Malik, a Muslim convert born Paul Anthony Harrison, was held at a secure psychiatric facility in Birmingham between July 2017 and October 2019.
He was arrested in September 2019, admitting writing letters because he was “fed up of hearing about Theresa May," and was returned to prison in October 2019.
But then he sent a letter to the Birmingham Yardley constituency office of Ms Phillips, which contained a reference to jihadis and a death threat to the MP and her family.
Within days of Malik being charged with six of the offences in December 2019, two further letters sent by him were intercepted in the post room at HMP Birmingham.
One contained further threats to Ms Phillips, while another, addressed to Mr Johnson, read: “I’m going to kill you and your girlfriend. I’m going to blow you both up."
He was then charged in August with sending the threatening letter to Ms Philips in November last year, and sending a threatening letter to a member of the public in the same month.

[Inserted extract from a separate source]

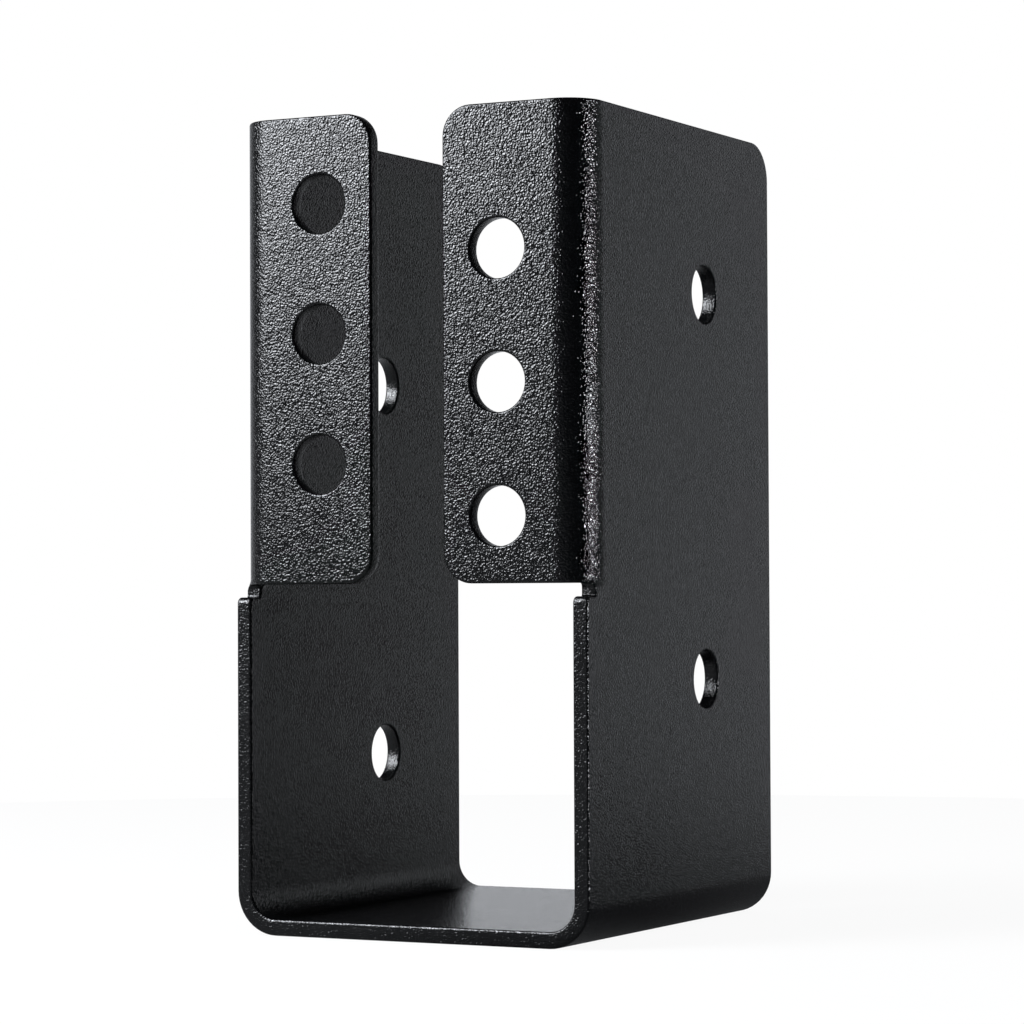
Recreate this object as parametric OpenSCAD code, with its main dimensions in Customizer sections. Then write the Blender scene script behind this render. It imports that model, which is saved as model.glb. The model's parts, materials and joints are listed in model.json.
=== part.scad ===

Last year he was given a five-year term with an extended five-year licence, on top of his existing life term. He has now had another five years' licence added to it after the latest letter to Labour MP Ms Phillips.
Birmingham Crown Court also ordered that Malik’s criminal behaviour order should remain in place for an indefinite period to prohibit contact with members of Parliament.
Malik, who is a double amputee and is said to have a psychopathic sub-type of anti-social personality disorder, was also given an indefinite restraining order not to communicate with the victims in this case.